Bu vesile ile Müslüman Filistin lideri Abbas’ın bolca Ermeni papazlarla poz ve neşesini de unutmamalıyız. Bu bilim çağında, Hubble teleskopu ile evrenin sonsuzluğu ve milyonlarca yaşı ve oluşumu hala muamma iken, milyarlarca kişinin bu dünyadan başka bir hayata inanışı kişiye özgü bir hak ve serbestidir. Tartışılamaz; ancak zorla empoze edilmesi de bu serbestinin açık tacizidir.
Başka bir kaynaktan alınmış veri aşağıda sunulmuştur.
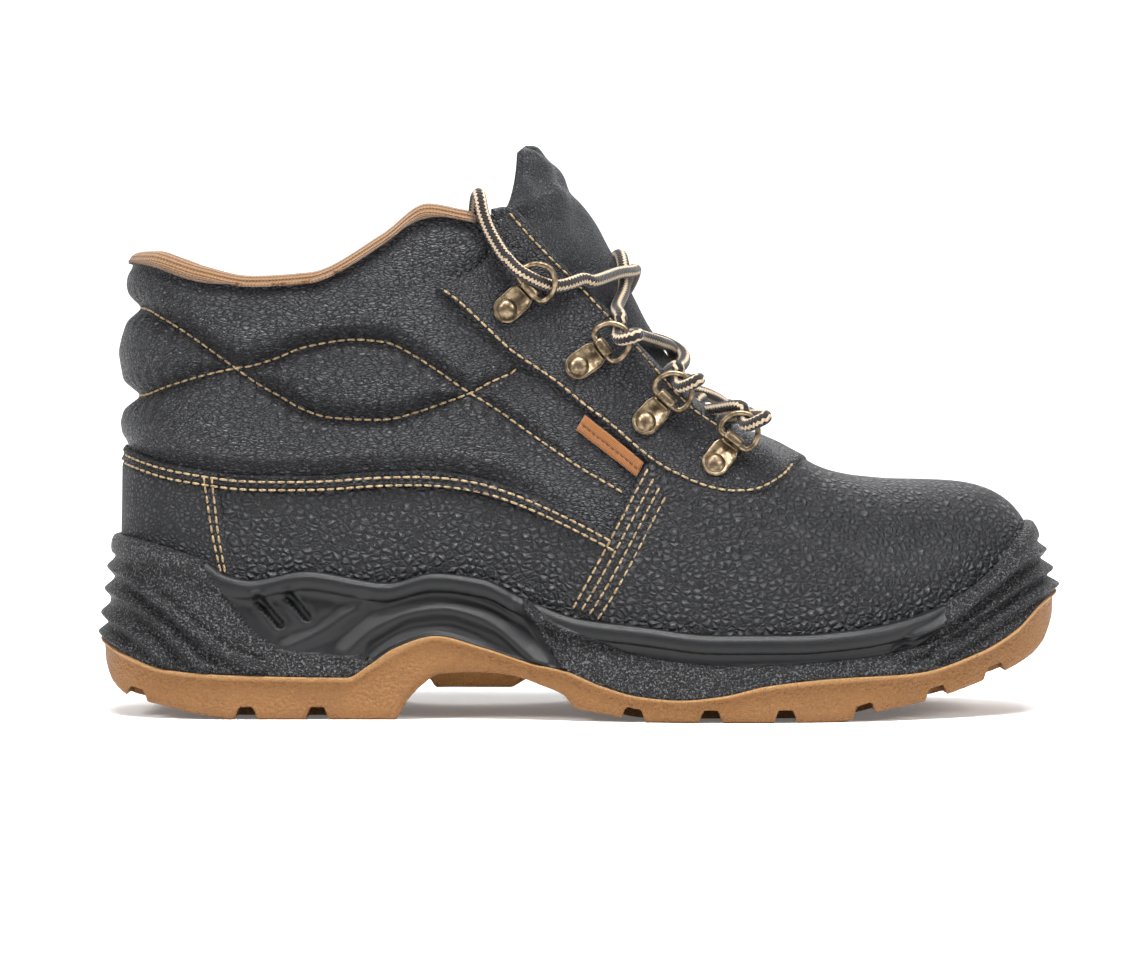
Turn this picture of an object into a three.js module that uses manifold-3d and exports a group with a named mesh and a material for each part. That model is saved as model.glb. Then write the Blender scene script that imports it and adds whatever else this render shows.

(Söz aramızda, Ermeni Taşnakçıları 1880’den beri kesintisiz başarı ile yürüttükleri bu dayanışma, para sızdırma, öldürme vs “modernize mafya sistemleri”, bunun birkaç yüz katı büyüklük ve mükemmeliyette FETÖ’cü imamlar” sistemi ile solda sıfırlanmıştır. Şeamet maçında takkeli-takkesiz imamlar yabancı güç taktikleriyle, cüppeli papazları kilometrelerle geçmiştir.)